| Set exercise |
Output the data exactly, with every line intact.

| Given material |

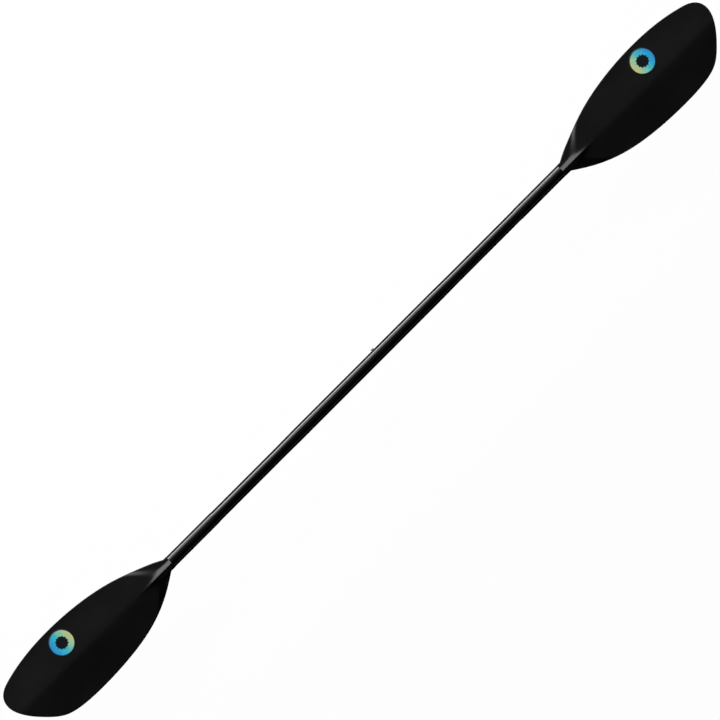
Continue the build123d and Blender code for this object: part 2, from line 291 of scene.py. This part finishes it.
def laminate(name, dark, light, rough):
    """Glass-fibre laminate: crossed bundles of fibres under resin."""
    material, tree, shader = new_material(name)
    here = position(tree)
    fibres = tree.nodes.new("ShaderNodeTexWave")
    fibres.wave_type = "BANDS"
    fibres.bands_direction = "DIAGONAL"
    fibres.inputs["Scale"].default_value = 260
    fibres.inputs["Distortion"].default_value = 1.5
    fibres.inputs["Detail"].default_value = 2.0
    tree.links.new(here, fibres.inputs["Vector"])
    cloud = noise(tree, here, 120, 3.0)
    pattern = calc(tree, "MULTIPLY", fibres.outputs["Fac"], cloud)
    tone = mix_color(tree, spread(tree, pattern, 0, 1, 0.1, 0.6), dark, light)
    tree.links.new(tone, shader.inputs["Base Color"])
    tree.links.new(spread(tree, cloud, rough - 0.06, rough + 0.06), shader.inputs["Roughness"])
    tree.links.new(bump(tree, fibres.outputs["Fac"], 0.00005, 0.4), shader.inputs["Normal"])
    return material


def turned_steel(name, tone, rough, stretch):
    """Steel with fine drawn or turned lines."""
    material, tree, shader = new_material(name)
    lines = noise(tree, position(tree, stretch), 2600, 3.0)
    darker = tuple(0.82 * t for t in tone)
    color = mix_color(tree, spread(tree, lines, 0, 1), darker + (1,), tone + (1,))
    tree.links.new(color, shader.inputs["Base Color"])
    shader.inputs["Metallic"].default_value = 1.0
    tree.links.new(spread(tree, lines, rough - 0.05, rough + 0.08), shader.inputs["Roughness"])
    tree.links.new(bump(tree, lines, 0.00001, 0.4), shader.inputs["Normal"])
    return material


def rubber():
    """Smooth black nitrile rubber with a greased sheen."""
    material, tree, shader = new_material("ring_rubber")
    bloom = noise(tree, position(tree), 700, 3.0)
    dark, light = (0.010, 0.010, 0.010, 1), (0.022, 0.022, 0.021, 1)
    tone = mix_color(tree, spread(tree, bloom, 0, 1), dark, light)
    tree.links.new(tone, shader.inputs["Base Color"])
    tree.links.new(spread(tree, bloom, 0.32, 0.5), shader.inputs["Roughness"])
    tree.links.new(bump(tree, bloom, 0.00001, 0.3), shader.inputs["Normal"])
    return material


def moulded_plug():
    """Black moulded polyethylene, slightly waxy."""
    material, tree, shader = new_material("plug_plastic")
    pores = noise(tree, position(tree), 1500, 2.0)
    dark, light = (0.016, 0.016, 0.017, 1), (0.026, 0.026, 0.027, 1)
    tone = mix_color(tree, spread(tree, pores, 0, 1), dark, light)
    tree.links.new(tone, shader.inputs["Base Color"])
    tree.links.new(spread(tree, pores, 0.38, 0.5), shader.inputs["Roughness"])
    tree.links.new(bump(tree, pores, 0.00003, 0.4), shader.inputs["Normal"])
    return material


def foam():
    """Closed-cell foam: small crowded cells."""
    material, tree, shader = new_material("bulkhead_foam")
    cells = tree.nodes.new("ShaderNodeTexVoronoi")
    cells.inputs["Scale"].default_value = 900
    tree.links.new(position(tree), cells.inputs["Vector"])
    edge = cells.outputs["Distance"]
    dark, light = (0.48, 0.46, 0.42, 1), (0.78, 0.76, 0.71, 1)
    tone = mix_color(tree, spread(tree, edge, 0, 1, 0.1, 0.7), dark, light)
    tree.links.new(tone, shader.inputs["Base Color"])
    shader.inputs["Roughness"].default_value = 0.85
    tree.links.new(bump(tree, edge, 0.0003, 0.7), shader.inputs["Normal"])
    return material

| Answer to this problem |
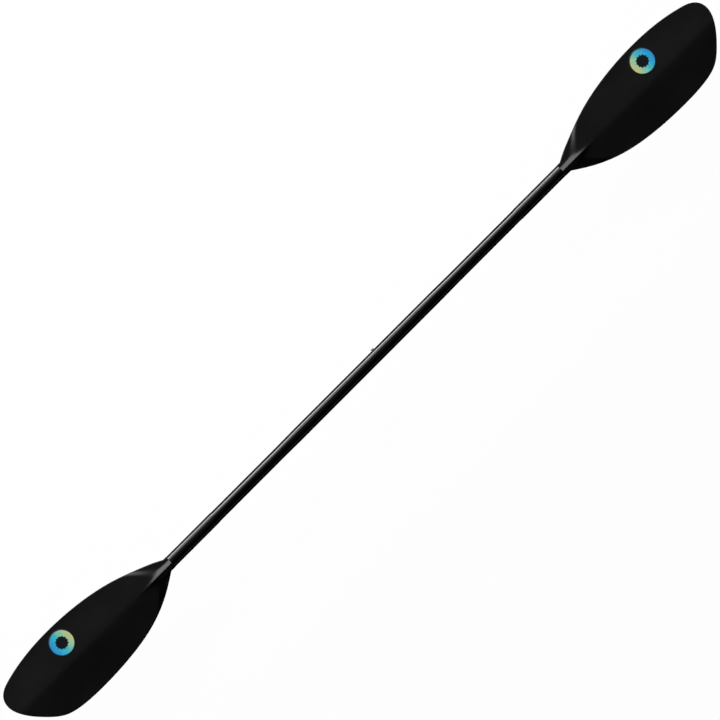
Continue the build123d and Blender code for this object: part 2, from line 291 of scene.py. This part finishes it.
def laminate(name, dark, light, rough):
    """Glass-fibre laminate: crossed bundles of fibres under resin."""
    material, tree, shader = new_material(name)
    here = position(tree)
    fibres = tree.nodes.new("ShaderNodeTexWave")
    fibres.wave_type = "BANDS"
    fibres.bands_direction = "DIAGONAL"
    fibres.inputs["Scale"].default_value = 260
    fibres.inputs["Distortion"].default_value = 1.5
    fibres.inputs["Detail"].default_value = 2.0
    tree.links.new(here, fibres.inputs["Vector"])
    cloud = noise(tree, here, 120, 3.0)
    pattern = calc(tree, "MULTIPLY", fibres.outputs["Fac"], cloud)
    tone = mix_color(tree, spread(tree, pattern, 0, 1, 0.1, 0.6), dark, light)
    tree.links.new(tone, shader.inputs["Base Color"])
    tree.links.new(spread(tree, cloud, rough - 0.06, rough + 0.06), shader.inputs["Roughness"])
    tree.links.new(bump(tree, fibres.outputs["Fac"], 0.00005, 0.4), shader.inputs["Normal"])
    return material


def turned_steel(name, tone, rough, stretch):
    """Steel with fine drawn or turned lines."""
    material, tree, shader = new_material(name)
    lines = noise(tree, position(tree, stretch), 2600, 3.0)
    darker = tuple(0.82 * t for t in tone)
    color = mix_color(tree, spread(tree, lines, 0, 1), darker + (1,), tone + (1,))
    tree.links.new(color, shader.inputs["Base Color"])
    shader.inputs["Metallic"].default_value = 1.0
    tree.links.new(spread(tree, lines, rough - 0.05, rough + 0.08), shader.inputs["Roughness"])
    tree.links.new(bump(tree, lines, 0.00001, 0.4), shader.inputs["Normal"])
    return material


def rubber():
    """Smooth black nitrile rubber with a greased sheen."""
    material, tree, shader = new_material("ring_rubber")
    bloom = noise(tree, position(tree), 700, 3.0)
    dark, light = (0.010, 0.010, 0.010, 1), (0.022, 0.022, 0.021, 1)
    tone = mix_color(tree, spread(tree, bloom, 0, 1), dark, light)
    tree.links.new(tone, shader.inputs["Base Color"])
    tree.links.new(spread(tree, bloom, 0.32, 0.5), shader.inputs["Roughness"])
    tree.links.new(bump(tree, bloom, 0.00001, 0.3), shader.inputs["Normal"])
    return material


def moulded_plug():
    """Black moulded polyethylene, slightly waxy."""
    material, tree, shader = new_material("plug_plastic")
    pores = noise(tree, position(tree), 1500, 2.0)
    dark, light = (0.016, 0.016, 0.017, 1), (0.026, 0.026, 0.027, 1)
    tone = mix_color(tree, spread(tree, pores, 0, 1), dark, light)
    tree.links.new(tone, shader.inputs["Base Color"])
    tree.links.new(spread(tree, pores, 0.38, 0.5), shader.inputs["Roughness"])
    tree.links.new(bump(tree, pores, 0.00003, 0.4), shader.inputs["Normal"])
    return material


def foam():
    """Closed-cell foam: small crowded cells."""
    material, tree, shader = new_material("bulkhead_foam")
    cells = tree.nodes.new("ShaderNodeTexVoronoi")
    cells.inputs["Scale"].default_value = 900
    tree.links.new(position(tree), cells.inputs["Vector"])
    edge = cells.outputs["Distance"]
    dark, light = (0.48, 0.46, 0.42, 1), (0.78, 0.76, 0.71, 1)
    tone = mix_color(tree, spread(tree, edge, 0, 1, 0.1, 0.7), dark, light)
    tree.links.new(tone, shader.inputs["Base Color"])
    shader.inputs["Roughness"].default_value = 0.85
    tree.links.new(bump(tree, edge, 0.0003, 0.7), shader.inputs["Normal"])
    return material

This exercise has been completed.